Generous Negative Space


Large Minimalist Living Room


Sparseness, usually seen as a ‘defect’ in many design styles, is the celebrated trait of minimalism. It is intentional and worn on the sleeve with pride. There is no urge to fill every inch with something that woos the eye, instead, the openness and bareness are the allure. More neutral space translates into a calming oasis with less matter to engage the eye and the mind.

Less furniture, seamlessly integrated storage, and plenty of open space are very characteristic of minimalist homes. The sharp angles of the architecture and the richness of the natural landscapes incorporated through oversized windows are the showstoppers while the interior decor is quiet and demure. 

Embellishments are kept to the minimum both in volume and in detail.
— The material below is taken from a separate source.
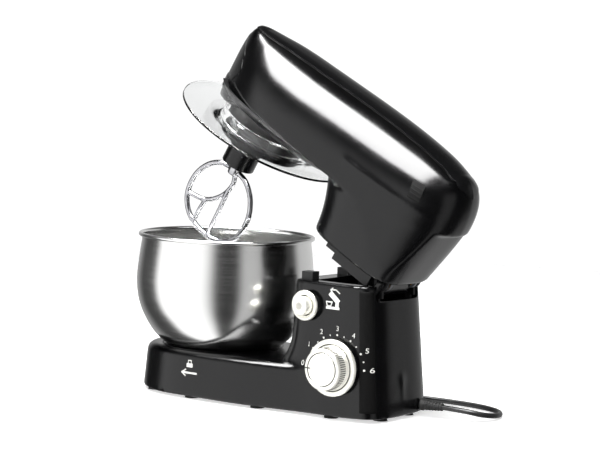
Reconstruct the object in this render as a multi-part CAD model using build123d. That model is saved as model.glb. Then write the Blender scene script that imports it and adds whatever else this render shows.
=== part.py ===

Not gallery walls, but a single statement art installation; not a jungle, but a curated set of plants; not jarring wallpapers, but simple white walls – that’s minimalism’s pared-back elegance. 

Surfaces are kept as free and uncluttered as possible. So, the dining table may have nothing more than a sculptural vase with live plants and the living room couch just a pair of pillows. 
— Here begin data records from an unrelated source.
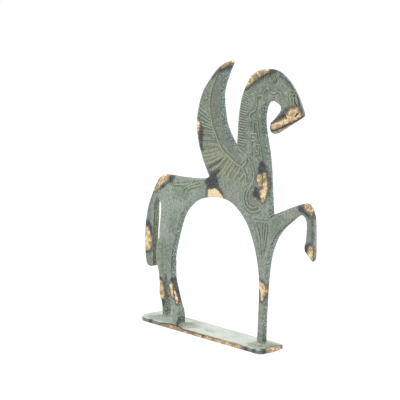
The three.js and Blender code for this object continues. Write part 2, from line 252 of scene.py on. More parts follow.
def depth_inside(places, outline):
    """How far each place lies inside a closed outline, below zero outside it."""
    outline = np.array(outline, dtype=float)
    nearest = np.full(len(places), np.inf)
    crossings = np.zeros(len(places), dtype=int)
    for start, end in zip(outline, np.roll(outline, -1, axis=0)):
        side = end - start
        away = places - start
        share = np.clip(away @ side / (side @ side), 0, 1)
        nearest = np.minimum(nearest, np.linalg.norm(away - share[:, None] * side, axis=1))
        spans = (start[1] > places[:, 1]) != (end[1] > places[:, 1])
        if side[1]:
            at = start[0] + side[0] * (places[:, 1] - start[1]) / side[1]
            crossings += spans & (places[:, 0] < at)
    return np.where(crossings % 2 == 1, nearest, -nearest)


def deepest(places, outlines):
    """The greatest depth inside any of the outlines."""
    depth = np.full(len(places), -float(OUT_OF_REACH))
    for outline in outlines:
        depth = np.maximum(depth, depth_inside(places, outline))
    return depth


def keep_on_vertices(mesh, name, values):
    mesh.attributes.new(name, "FLOAT", "POINT").data.foreach_set("value", values.astype(np.float32))


base_form = bmesh.new()
right_far = base_corner(BASE_CORNER_RADII["right_far"])
left_far = base_corner(BASE_CORNER_RADII["left_far"])[::-1] * (-1, 1)
left_near = base_corner(BASE_CORNER_RADII["left_near"])[1:] * (-1, -1)
right_near = base_corner(BASE_CORNER_RADII["right_near"])[:0:-1] * (1, -1)
base_outline = np.vstack([right_far, left_far, left_near, right_near])
base_face = base_form.faces.new([base_form.verts.new((x * MM, y * MM, 0)) for x, y in base_outline])
base_face.normal_update()
wall = BASE_THICKNESS / 2 - BASE_EDGE_ROUND
widths, rises = quarter_round(BASE_EDGE_ROUND, BASE_EDGE_ROUND, 4)
inset_rings(base_form, base_face, np.r_[0, widths], np.r_[0, rises + wall])
bmesh.ops.mirror(base_form, geom=geometry(base_form), axis="Z", merge_dist=SAME_PLACE)
bmesh.ops.translate(base_form, verts=base_form.verts[:], vec=(0, 0, BASE_TOP / 2))
cut_across(base_form, 0, BASE_CUTS * MM)
cut_across(base_form, 1, BASE_CUTS * MM)
bmesh.ops.recalc_face_normals(base_form, faces=base_form.faces[:])
strip_mesh = bpy.data.meshes.new("base_strip")
base_form.to_mesh(strip_mesh)
base_form.free()
strip_mesh.shade_smooth()

places = vertex_places(strip_mesh)
normals = vertex_normals(strip_mesh)
waves = sum(high * roughness_at(places, size, seed) for seed, (size, high) in enumerate(BASE_WAVES, 1))
on_top = places[:, 2] > BASE_THICKNESS / 2
places += normals * ((waves - BASE_WAVE_DROP) * on_top)[:, None]
set_vertex_places(strip_mesh, places)
kept_rim = np.interp(places[:, 0], BASE_RIM_PLACES, BASE_RIM_KEPT) * (places[:, 2] - BASE_EDGE_ROUND)
kept_rim[places[:, 0] > BASE_TONE_PLACES[-1]] = 0
keep_on_vertices(strip_mesh, "bare", deepest(places[:, :2], BASE_BARE) - kept_rim)
keep_on_vertices(strip_mesh, "dark", deepest(places[:, :2], BASE_DARK))
keep_on_vertices(strip_mesh, "scuff", deepest(places[:, :2], BASE_SCUFFS))
keep_on_vertices(strip_mesh, "tone", np.interp(places[:, 0], BASE_TONE_PLACES, BASE_TONES))

# Verdigris grown by acid and wiped back, burnt dark round the worn spots, and bare metal where it is rubbed
# through. The first four tones are the strip's own, and the casting wears the others too.
PATINA = {
    "wiped_pale": (0.44, 0.476, 0.412),
    "wiped_grey": (0.33, 0.37, 0.31),
    "wiped_side": (0.15, 0.18, 0.148),
    "scuff": (0.2, 0.235, 0.182),
    "hollow": (0.055, 0.068, 0.045),
    "speck_dark": (0.03, 0.045, 0.036),
    # Burnt metal, and the painted shadow at the casting's right foot
    "burnt_and_shadow": (0.018, 0.018, 0.024),
    "bloom": (0.13, 0.135, 0.16),
    "brown_edge": (0.2, 0.11, 0.05),
    "bare_dull": (0.28, 0.22, 0.14),
    "bare": (0.56, 0.42, 0.235),
    "bare_pale": (0.74, 0.59, 0.36),
    "pit": (0.14, 0.07, 0.03),
}
PATINA_ROUGHNESS = 0.6
BARE_POLISH = 0.2
BARE_METALLIC = 0.5
SHEEN = 0.3
# The noises that spread the tones: the size of their lumps in millimetres, their detail, and how they stretch
WORN_LUMPS = {
    "fine": (0.5, 3),
    "rim": (2, 2),
    "bloom": (0.9, 2, (1, 1, 1.6)),
    "pits": (0.8, 2),
    "blots": (1.2, 2),
    "clouds": (3.5, 2),
    "skin": (0.8, 4),
}
STRIP_LUMPS = {"streaks": (1.5, 3, (0.2, 1, 1)), "clouds": (9, 2), "spots": (0.5, 2)}
# How ragged the worn spots' rims are, in millimetres for each unit of the fine and the rim noise
RAGGED_FINE = 1.1
RAGGED_BROAD = 1.5
# The depths inside a worn spot, in millimetres, where each tone begins and where it is full
HALO_DEPTHS = (-1.3, -0.1)
BURNT_AND_SHADOW_DEPTHS = (-1.3, 1.1)
BROWN_DEPTHS = (-0.35, 0.05)
BARE_DEPTHS = (-0.05, 0.4)
BRIGHT_DEPTHS = (0.0, 1.3)
# Where ash, bloom and pits begin and are full, as values of their noise, and where the shine turns the bare
# metal bright and then pale
ASH_NOISE = (-0.05, 0.25)
BLOOM_NOISE = (0.02, 0.18)
PIT_NOISE = (0.1, 0.2)
BRIGHT_SHINE = (0.0, 0.55)
PALE_SHINE = (0.5, 1.0)
# How much of what is under it each tone hides
HALO_SHARE = 0.8
BURNT_AND_SHADOW_SHARE = 0.96
BLOOM_SHARE = 0.6
DARK_LINE_SHARE = 0.92
PIT_SHARE = 0.75
# What makes the bare metal brighter than its tone: the blots, the fine grain and the middle of the spot
BLOT_SHINE = 2.6
GRAIN_SHINE = 0.9
MIDDLE_SHINE = 0.5
SHINE_START = -0.28
# How high the skin's grain stands and how deep the pits lie, in millimetres
SKIN_BUMP = 0.18
PIT_BUMP = 0.05
# On the strip: how far the rim has turned from the top, and how deep a place lies in a scuff, where the tones
# begin and are full
RIM_TURN = (0.1, 0.45)
SCUFF_DEPTHS = (-1.5, 1.2)


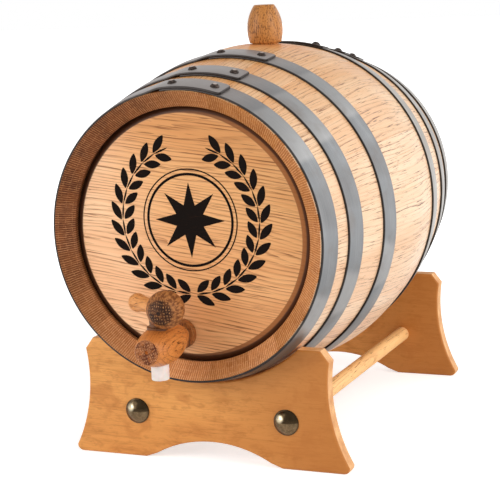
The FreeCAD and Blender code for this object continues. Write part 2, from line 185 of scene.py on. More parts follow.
def bored(piece, *cutters):
    """Cut shapes out of a piece with Boolean modifiers, and keep the result as its mesh."""
    tools = [as_object(piece.name + "_cutter", cutter) for cutter in cutters]
    for tool in tools:
        hole = piece.modifiers.new("hole", "BOOLEAN")
        hole.object = tool
        hole.operation = "DIFFERENCE"
        hole.solver = "EXACT"
    bpy.context.view_layer.update()
    seen = piece.evaluated_get(bpy.context.evaluated_depsgraph_get())
    mesh = bpy.data.meshes.new_from_object(seen)
    piece.modifiers.clear()
    piece.data = mesh
    for tool in tools:
        bpy.data.objects.remove(tool)
    return piece


def settled(piece, body, slot, *nodes):
    """Let a piece ride on its body and stand for its CAD nodes; the slot is not used."""
    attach(piece, body)
    if nodes:
        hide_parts(*nodes)
    print(piece.name, "rides on", body, "faces", len(piece.data.polygons))
    return piece


def rod_bm(radius, length, steps=48, taper=0.0):
    """Plain plug along Z from 0, used to bore holes."""
    return turned([(0, 0), (radius, 0), (radius + taper * length, length), (0, length)], steps)


# %% [markdown]
# ## Tools for finishes
# A finish is a small tree of nodes, and its places, values and colours travel along wires.  The classes
# below keep the words short: `noise` gives cloudy values, so many millimetres long across, along and
# deep, `band` turns a range of values into 0 to 1, and `mix` lays one colour over another by that share.

# %% Nodes in a maker's words
def tone(red, green, blue):
    """Linear colour from a colour as a screen shows it, 0 to 255."""
    parts = [value / 255 for value in (red, green, blue)]
    return [part / 12.92 if part <= 0.04045 else ((part + 0.055) / 1.055) ** 2.4 for part in parts] + [1.0]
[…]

This tight editing may seem like austere renunciation, but what it factually does is put the spotlight on the few accessories that are there. The negative space around them leaves them without competition for attention so they can shine as they truly deserve. 
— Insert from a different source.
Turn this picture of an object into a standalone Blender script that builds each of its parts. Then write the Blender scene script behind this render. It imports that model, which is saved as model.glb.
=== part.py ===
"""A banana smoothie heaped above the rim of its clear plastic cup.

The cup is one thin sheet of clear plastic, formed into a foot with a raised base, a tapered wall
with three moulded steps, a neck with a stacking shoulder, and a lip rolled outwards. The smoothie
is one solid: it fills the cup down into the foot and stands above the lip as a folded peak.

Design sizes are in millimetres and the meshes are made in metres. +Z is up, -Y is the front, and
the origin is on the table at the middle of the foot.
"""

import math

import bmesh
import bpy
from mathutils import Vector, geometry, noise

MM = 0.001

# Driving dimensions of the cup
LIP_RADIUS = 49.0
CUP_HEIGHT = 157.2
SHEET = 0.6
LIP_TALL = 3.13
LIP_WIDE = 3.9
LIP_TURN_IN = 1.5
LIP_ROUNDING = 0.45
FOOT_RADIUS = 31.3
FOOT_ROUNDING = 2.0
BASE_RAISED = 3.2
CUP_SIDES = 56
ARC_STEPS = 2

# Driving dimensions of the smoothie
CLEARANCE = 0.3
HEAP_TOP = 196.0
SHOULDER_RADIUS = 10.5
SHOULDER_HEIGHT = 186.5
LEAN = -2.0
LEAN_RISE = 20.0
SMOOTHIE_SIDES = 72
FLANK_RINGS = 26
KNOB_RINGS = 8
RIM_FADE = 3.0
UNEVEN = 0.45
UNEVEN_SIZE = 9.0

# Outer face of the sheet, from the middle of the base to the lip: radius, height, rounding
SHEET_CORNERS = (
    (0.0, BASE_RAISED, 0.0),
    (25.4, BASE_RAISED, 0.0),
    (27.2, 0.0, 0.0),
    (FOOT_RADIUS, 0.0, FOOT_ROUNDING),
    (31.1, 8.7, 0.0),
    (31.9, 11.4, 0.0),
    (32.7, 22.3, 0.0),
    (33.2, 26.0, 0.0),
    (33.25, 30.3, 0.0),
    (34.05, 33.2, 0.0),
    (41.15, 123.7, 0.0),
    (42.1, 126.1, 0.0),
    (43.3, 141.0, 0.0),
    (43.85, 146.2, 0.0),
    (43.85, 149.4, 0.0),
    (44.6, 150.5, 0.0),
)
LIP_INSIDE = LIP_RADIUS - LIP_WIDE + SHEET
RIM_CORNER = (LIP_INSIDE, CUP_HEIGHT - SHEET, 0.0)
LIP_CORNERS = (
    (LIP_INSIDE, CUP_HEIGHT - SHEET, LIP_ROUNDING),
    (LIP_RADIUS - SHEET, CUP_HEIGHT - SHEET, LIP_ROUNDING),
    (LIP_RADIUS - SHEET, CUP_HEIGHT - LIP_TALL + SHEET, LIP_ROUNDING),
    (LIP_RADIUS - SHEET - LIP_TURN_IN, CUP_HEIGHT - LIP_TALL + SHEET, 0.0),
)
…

Minimalism is not busy with abundance and not stimulating with colors; there’s just enough for the purpose to be fulfilled and the mind can now focus on the more important things –  thoughts, ideas and events. 


Sustainability – the Farsighted Goal


Dining Room


Minimalism makes more with less, but why? Is it because of a lack of appreciation towards the artful or disdain for extravagance? The answer, in fact, is just the opposite and is couched in its historical origin. 

Minimalism started as a response to the erratic displays of wealth and complicated detail in interior design up until the dawn of the twentieth century. It was also the post-war strategy to make decor cheaper and readily available to the then economically challenged society through mass production and base model designs. Fast-forward a few decades, and environmental issues gained global attention for their detrimental effects that challenge our very survival. 

Minimalism today is an aggregate of all these responses. People are increasingly aware of their social responsibility and the need to minimize their footprint on the planet with eco-friendly homes and living. The more the accumulation of things, the faster will resources be spent to produce them, and the sooner will landfills be thronged. Minimalism seeks to offer a solution for environmental pollution and exploitation of natural resources by reducing consumption.

For the same reason, the quality of materials is given top consideration. The materials used for the construction and decoration of the house are typically sustainably sourced and capable of aging gracefully while withstanding depredation due to the elements of nature. Stone, wood, and metal are used generously for the construction of the house to ensure longevity. For the decor, biodegradable materials are preferred over non-sustainable ones like plastic, vinyl, and polyester.

And, thanks to mass production, modern interior design is fairly democratized as high-quality functional and decor accessories are made more readily available and economically viable. 

Minimalism has a far-sighted approach to global socio-economic and environmental issues and is not just about a lifestyle or a decor style but also about futuristic thinking and sustainable solutions.




Go the Minimalism Way: Make More with Less


Minimalism Decor Style


Minimalism exchanges complex shapes for streamlined profiles, opulent embellishments for minimal details, and expendable accumulation for judicious and responsible use of resources. The goal is to embrace simplicity tangibly, promote maximum functional efficiency, and in the long run, ensure maximal sustainability. 

With a rich philosophy at its core, minimalism is about ‘making more with less’, and not about living with less. We hope you have acquired the secrets to making your home a cleverly curated, light-filled, functionally efficient, and futuristically sustainable space – the true minimalist way!